The Lifeguard

Written By: Nicholas Arcieri

“18 laps to go,” I hear from the dock while I’m covered in muck from the bottom of the lake. I was three hours away from home during what was supposed to be my summer vacation. I was swimming eight hours a day while wondering if I made the right decision. I was deep into my fifth year of Boy Scout camp and I was working on becoming a BSA certified lifeguard that year at summer camp hoping to then get a job on the North Fork near my summer house.

Lap after lap all that was in front of me was that never-ending lake. Once finished trudging…I mean swimming…through the mucky black hole of a lake, I had the pleasure of going over to the course instructor and watching him casually toss a fifteen pound weight into the lake. We would all watch from the sidelines as the weight flew into the air and quickly descended into the water causing a tremendous splash. As we continued to watch, the weight plunged deep into the bowels of the dirty, filthy lake below. We stared at the lake still able to see the rippled path the weight took as it plunged to the bottom. “Arcieri, you’re up,” yelled the instructor. It was my turn to swim to the bottom and bring up the heavy weight that he would make me use to tread water with while reciting definitions from the day before. If you didn’t know the definitions or it slipped your mind, you would be treading water for a while. This was just the warm up that was done three times a day after breakfast, lunch and dinner. After these warm ups, we would practice saves.   This meant we were in and out of the water constantly all day long. This was a pain because the dock was three feet higher than the water and our instructor said that the ladder that was there to assist swimmers was simply off limits to anyone training to be a lifeguard.

We learned many very important saves during the week and you never know when someone truly in danger could be on the other side of the rescue tube. Although these saves are important, lifeguards aren’t just trained to make saves. We also need to know CPR and First Aid and though I was already certified in these areas, I was told that it wouldn’t hurt to learn it again.

Early in the week while myself and the other scouts were discussing what we would do to fill our evenings at camp for the week, we learned that we would get to spend three hours every other night of summer camp in a hut hotter than a sauna relearning CPR and First Aid, both of which I thought I had already mastered and the certificates to prove it were at home in my desk drawer gathering dust! We would be on our knees for half the time during these nights trying to bring a “dummy” back to life. My days were filled with mucky lakes and my nights filled with steamy huts and dummies.

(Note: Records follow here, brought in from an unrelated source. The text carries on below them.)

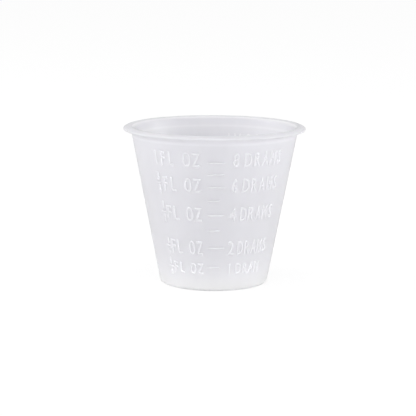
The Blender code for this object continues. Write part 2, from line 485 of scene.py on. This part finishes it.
# Raised lettering
# Plain measures moulded beside the bars, cut into the mould letter by letter with one narrow
# alphabet: fluid ounces and drams in front, millilitres and spoons behind. They reach through
# the wall, where they show inside as marks that hardly stand out, painted paler as painted light.
LETTER_RAISE, LETTER_SHOW = 0.17 * MM, 0.03 * MM
CAPITAL, SMALL_CAPITAL = 3.6 * MM, 2.8 * MM
CAPITAL_SHARE = 0.682  # of the alphabet's own size
NARROW = 0.62
WIDEST = 0.094  # of the cup's radius
SOFT_EDGE, SOFT_SHARE = 0.13 * MM, 0.045
CURVE_STEPS, EDGE_STEPS = 4, 2
DOUBLED = 0.0001 * MM
FACES_IN = -0.02
FRACTION_BAR, FRACTION_GAP = 1.4 * MM, 1.3 * MM
LETTER_TURN, SPACE_TURN = 7.1, 4.9
FLUID_TURN, NUMBER_TURN, UNIT_TURN = -39.3, 15.4, 24.4
DIGIT_TURN, M_TURN, L_TURN = -27.4, -18.4, -10.1


def wall_thickness(z):
    """The wall's thickness square to its face."""
    return (BASE_RADIUS - inner_foot + z * (outer_lean - inner_lean)) * math.cos(outer_slope)


def tell_faces_apart(form):
    """Gives the flat outer faces, the slopes and the inner faces a slot each, for copies of the
    plastic with painted light and shade.
    """
    form.normal_update()
    for face in form.faces:
        if face.normal.z > FACES_OUT:
            face.material_index = ON_CREST
        elif face.normal.z < FACES_IN:
            face.material_index = INSIDE
        else:
            face.material_index = ON_SIDE


def letter(sign, height, widest, depth):
    """One letter, flat and closed, middle at nought, narrowed before its strokes get their edge."""
    text = bpy.data.curves.new("letter", "FONT")
    text.body = sign
    text.size = height / CAPITAL_SHARE
    text.align_x = "CENTER"
    holder = bpy.data.objects.new("letter", text)
    bpy.context.scene.collection.objects.link(holder)
    bpy.context.view_layer.update()
    outline = holder.to_curve(bpy.context.evaluated_depsgraph_get()).copy()
    holder.to_curve_clear()
    across = [point.co.x for spline in outline.splines for point in spline.bezier_points]
    middle, reach = (min(across) + max(across)) / 2, max(across) - min(across)
    narrow = min(NARROW, widest / reach)
    soft = min(SOFT_EDGE, SOFT_SHARE * height)
    for spline in outline.splines:
        for point in spline.bezier_points:
            places = (point.co, point.handle_left, point.handle_right)
            moved = [
                Vector(((place.x - middle) * narrow, place.y - height / 2, 0)) for place in places
            ]
            point.co, point.handle_left, point.handle_right = moved
    outline.resolution_u = CURVE_STEPS
    outline.fill_mode = "BOTH"
    outline.offset = -soft / 2
    outline.bevel_depth = soft
    outline.bevel_resolution = EDGE_STEPS
    outline.extrude = (LETTER_RAISE + depth) / 2 - soft
    bpy.data.objects.remove(holder)
    bpy.data.curves.remove(text)
    shaped = bpy.data.objects.new("letter", outline)
    bpy.context.scene.collection.objects.link(shaped)
    bpy.context.view_layer.update()
    finished = shaped.evaluated_get(bpy.context.evaluated_depsgraph_get())
    mesh = bpy.data.meshes.new_from_object(finished)
    form = bmesh.new()
    form.from_mesh(mesh)
    bmesh.ops.remove_doubles(form, verts=form.verts, dist=DOUBLED)
    bmesh.ops.recalc_face_normals(form, faces=form.faces)
    bmesh.ops.translate(form, vec=(0, 0, (LETTER_RAISE - depth) / 2), verts=form.verts)
    tell_faces_apart(form)
    bpy.data.objects.remove(shaped)
    bpy.data.curves.remove(outline)
    bpy.data.meshes.remove(mesh)
    return form


def add_words(words, height, facing, z, turn):
    """Letters on the wall at an even turn from one to the next, the first at this turn."""
    radius = BASE_RADIUS + z * outer_lean
    for sign in words:
        if sign == " ":
            turn += SPACE_TURN
            continue
        form = letter(sign, height, WIDEST * radius, wall_thickness(z) + LETTER_SHOW)
        bmesh.ops.translate(form, vec=(math.radians(turn) * radius, 0, 0), verts=form.verts)
        press_on_wall(form, facing, z)
        add_form(raised, form)
        turn += LETTER_TURN


def add_fraction(upper, lower, height, facing, z, turn):
    """A fraction as tall as given, with its bar in the middle."""
    radius = BASE_RADIUS + z * outer_lean
    digit = (height - FRACTION_GAP) / 2
    for sign, shift in ((upper, (height - digit) / 2), (lower, (digit - height) / 2)):
        form = letter(sign, digit, WIDEST * radius, wall_thickness(z) + LETTER_SHOW)
        bmesh.ops.translate(form, vec=(math.radians(turn) * radius, shift, 0), verts=form.verts)
        press_on_wall(form, facing, z)
        add_form(raised, form)
    start = math.radians(turn) * radius - FRACTION_BAR / 2
    form = raised_bar(start, FRACTION_BAR, facing, z + BAR_FOOT / 2)
    # the whole fraction bar takes the crests' copy with painted light
    for face in form.faces:
        face.material_index = ON_CREST
    add_form(raised, form)


# drams, the ounces in upper and lower figures and their height, turn and lift off the bar
FLUID_LABELS = (
    (8, "1", "", CAPITAL, -45.8, 0.4 * MM),
    (6, "3", "4", 5.7 * MM, -46.0, 0.15 * MM),
    (4, "1", "2", 5.7 * MM, -45.0, -0.1 * MM),
    (2, "1", "4", 4.2 * MM, -44.8, -0.3 * MM),
    (1, "1", "8", 4.6 * MM, -45.4, -0.7 * MM),
)
for count, upper, lower, tall, turn, above_bar in FLUID_LABELS:
    z = fill_height(count * DRAM) + above_bar
    height = CAPITAL if count > 1 else SMALL_CAPITAL
    add_words("FL OZ", height, FRONT, z, FLUID_TURN)
    add_words(str(count), height, FRONT, z, NUMBER_TURN)
    add_words("DRAMS" if count > 1 else "DRAM", height, FRONT, z, UNIT_TURN)
    if lower:
        add_fraction(upper, lower, tall, FRONT, z, turn)
    else:
        add_words(upper, tall, FRONT, z, turn)

for count in range(5, 35, 5):
    z = fill_height(count * MILLILITRE)
    add_words("M", CAPITAL, BACK, z, M_TURN)
    add_words("L", CAPITAL, BACK, z, L_TURN)
    for place, digit in enumerate(reversed(str(count))):
        add_words(digit, CAPITAL, BACK, z, DIGIT_TURN - place * LETTER_TURN)
for count, number, word in ((15, "1", "TBSP"), (10, "2", "TSP"), (5, "1", "TSP")):
    z = fill_height(count * MILLILITRE)
    add_words(number, CAPITAL, BACK, z, NUMBER_TURN)
    add_words(word, CAPITAL, BACK, z, UNIT_TURN)

# One moulding
# The bars and letters came out of the mould in one piece with the wall, so all of it is joined
# to one closed skin. Crests and slopes take copies of the plastic painted a little darker or
# lighter, as painted light and shade on the relief, and the marks inside a paler copy as painted
# light.
TOUCHING = 0.001 * MM
SHARP_EDGE = math.radians(40)
slots = (
    plastic,
    frosted("raised_crest_painted_light", strength=0.93, roughness=0.42, through=0.12),
    frosted("raised_slope_painted_shade", strength=0.995, roughness=0.42, through=0.0),
    frosted("inside_mark_painted_light", strength=1.11, roughness=0.38, through=0.0),
)
raised_mesh = bpy.data.meshes.new("raised_work")
raised.to_mesh(raised_mesh)
raised.free()
for material in slots:
    cup.data.materials.append(material)
    raised_mesh.materials.append(material)
tool = bpy.data.objects.new("raised_work", raised_mesh)
bpy.context.scene.collection.objects.link(tool)
join = cup.modifiers.new("raised_work", "BOOLEAN")
join.operation = "UNION"
join.solver = "MANIFOLD"
join.object = tool
bpy.context.view_layer.update()
finished = cup.evaluated_get(bpy.context.evaluated_depsgraph_get())
joined = bpy.data.meshes.new_from_object(finished)
cup.modifiers.clear()
cup.data = joined
bpy.data.objects.remove(tool)

# the join leaves corners that all but meet, and slivers lying back to back
skin = bmesh.new()
skin.from_mesh(joined)
bmesh.ops.remove_doubles(skin, verts=skin.verts, dist=TOUCHING)
bmesh.ops.triangulate(skin, faces=skin.faces, quad_method="BEAUTY", ngon_method="BEAUTY")
by_corners = {}
for face in skin.faces:
    by_corners.setdefault(frozenset(face.verts), []).append(face)
slivers = [face for faces in by_corners.values() if len(faces) > 1 for face in faces]
bmesh.ops.delete(skin, geom=slivers, context="FACES")
skin.to_mesh(joined)
skin.free()
joined.shade_smooth()
joined.set_sharp_from_angle(angle=SHARP_EDGE)
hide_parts("cup")
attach(cup, "root")
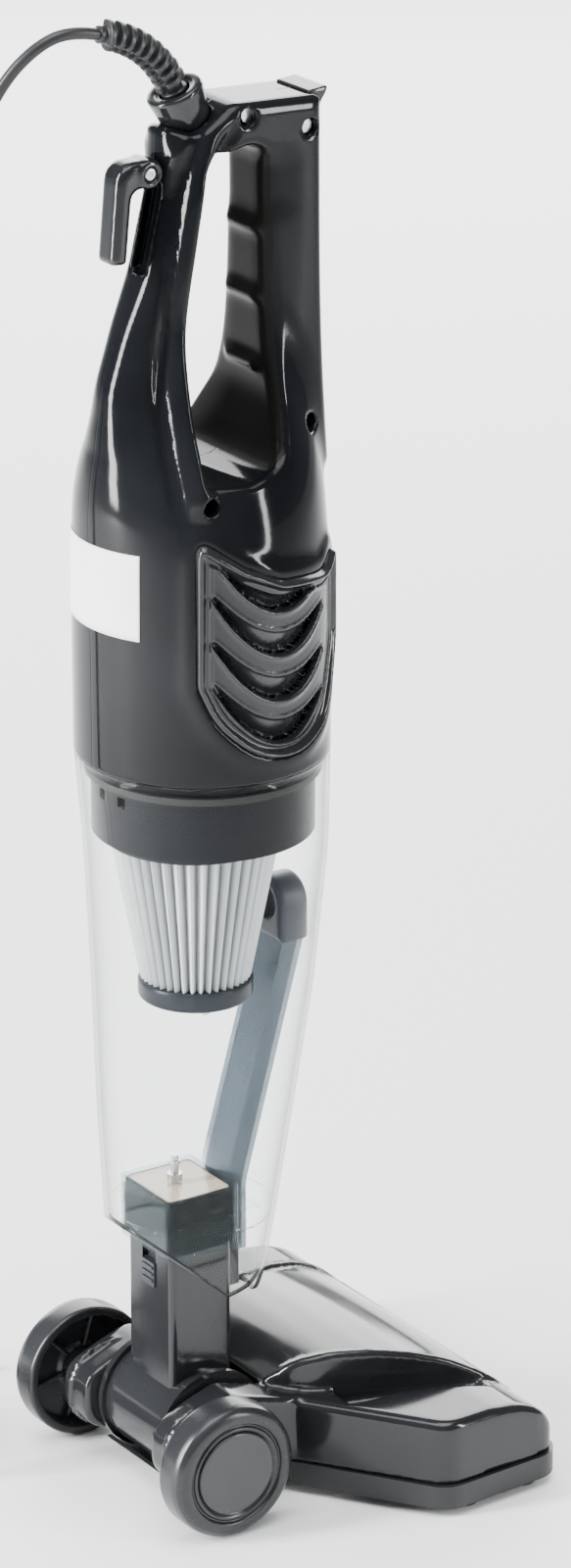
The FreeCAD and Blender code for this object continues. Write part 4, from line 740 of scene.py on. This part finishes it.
def vent_field(P, side):
    x = P[:, 0] * side
    u, r = vent_frame(P)
    z = P[:, 2]
    shield = shield_distance(u, z)
    sag = np.where(u < -6, 0.0255, 0.0205) * (u + 6.0) ** 2
    tall = 10.2 * np.sqrt(np.clip(1 - ((u + 9.0) / 30.5) ** 2, 0, 1))
    blade = np.zeros(len(u))
    for foot in LOUVRES:
        t = (z - foot - sag) / np.maximum(tall, 0.4)
        scoop = smoothstep(-0.05, 0.05, t) * (1 - np.clip(t, 0, 1)) ** 0.8
        ends = smoothstep(0.5, 6.0, tall)
        lip = np.exp(-((z - foot - sag + 1.2) / 1.7) ** 2) * smoothstep(0, 3.0, tall)
        crease = np.exp(-((z - foot - sag - tall - 0.6) / 0.9) ** 2) * ends
        blade = blade - 4.6 * scoop * ends + 1.0 * lip + 0.35 * crease
    blade = blade * smoothstep(-4.0, -7.5, shield)
    rim = 2.7 * np.exp(-((shield + 2.3) / 1.6) ** 2) + 0.9 * np.exp(-((shield + 6.6) / 0.9) ** 2)
    surface = r - (53.4 + blade + rim)
    back = (50.6 + np.minimum(blade, 0) * 0.7) - r
    d = smooth_max(surface, back, 0.6)
    d = smooth_max(d, shield, 1.2)
    return smooth_max(d, 4.0 - x, 0.5)


for side, name in ((-1, "vent_right"), (1, "vent_left")):
    lo, hi = (-60, -14) if side < 0 else (14, 60)
    vent = moulding(name, lambda P, s=side: vent_field(P, s), (lo, -20, 336), (hi, 84, 446), 0.85,
                    mats["cover_black"])
    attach(vent, "motor_unit")
    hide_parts("vent_grille_right" if side < 0 else "vent_grille_left")


# ------------------------------------------------------------------ small pieces of the handle
TRIM = rounded([(76.2, 606.2, 0.5), (77.2, 508, 0.3), (78.4, 508, 0.3), (78.2, 602.5, 3), (81.2, 607.0, 1),
                (82.0, 609.6, 0.3), (72.5, 608.6, 0.3), (72.5, 607.4, 0.3)], 1)
trim_outline = table_distance(TRIM, (60, 495), (95, 620), 0.5)
trim = moulding("front_trim", lambda P: smooth_max(trim_outline(P[:, 1], P[:, 2]), np.abs(P[:, 0]) - 12.0, 0.8),
                (-13.5, 70, 506), (13.5, 84, 612), 0.7, mats["cover_black"])
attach(trim, "motor_unit")
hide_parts("handle_front_trim")

HOOK = rounded([(4.0, 588.8, 3), (-14.5, 588.8, 10), (-18.2, 547.4, 2.5), (-10.6, 546.8, 2.5), (-7.6, 577.0, 5),
                (4.0, 577.2, 2)], 2)
hook_outline = table_distance(HOOK, (-40, 520), (30, 610), 0.5)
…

When the glorious week finally came to an end, we took the dreaded lifeguard test. On the final day of camp, I was handed the piece of paper I had waited for that whole long week of summer camp, the piece of paper that kept me going throughout the whole course. It was my BSA Lifeguard Certification. I looked down at it and I suddenly realized how hard I had worked over the past week for this certification and the possibilities that could come along with it. I felt a very proud sense of accomplishment after that long week which suddenly had a very clear purpose.

That summer when I returned from Boy Scout camp, I applied for and got a lifeguard job near my summer house on the North Fork because of my hard earned BSA Lifeguard Certificate from that long, hot week at the lake at Boy Scout camp. I looked forward to the following summer and my new job as a lifeguard.

Fast forward to September of my senior year in high school. I wake up in total disgust wondering why my alarm clock is going off on a Saturday morning. Then I remember my job as a lifeguard, the only problem is that I don’t work at a pool nearby. I work all the way out in Greenport at a motel on the Long Island Sound where my summerhouse is. Since school had started again, my summer house is a distant memory and I am at my home in East Williston, 75 miles from the pool I needed to be at and only half awake and in deep need of caffeine. I remember I am still on the schedule for another few weeks after Labor Day. I shower and jump in the car. I’ve got to get to work by 9:00am to open up the pool. Being early September, not too many people were lining up at the Sound View Inn to jump in the pool at 9am!

By 1:00pm I was bored with no swimmers by the pool. I picked up my phone and put some music on. Suddenly I heard a lot of yelling in the distance so I walked over to the pool entrance to see if I was going to get any brave souls thinking of jumping in the pool. No one was there so I sat down and relaxed. Within seconds, the pool phone rang. I answered as the motel owner screamed into the phone that someone was drowning in the Long Island Sound where there’s no lifeguard on duty. Suddenly my adrenaline hit me like a ton of bricks. I ran out of the pool and onto the beach where I saw a man in his forties struggling for his life. He was about 15 feet out, but it felt like it took me forever to swim out to him. As he struggled, I took him by the shoulders and brought him onto shore and safety.

His wife, kids, motel guests and the owner crowded around me slapping me on the back shouting lots of praises. As I walked back to the pool, I realized how short life is. How my long drive this morning seemed like such a big deal when really it was nothing compared to what I accomplished with my day.

As I proudly sat on my lifeguard chair at a motel on the North Fork of Long Island overlooking the scenic Long Island Sound, I thought back to that mucky, black lake where my journey first began. It was then that I realized that my decision made at the beginning of summer camp last summer was the right one.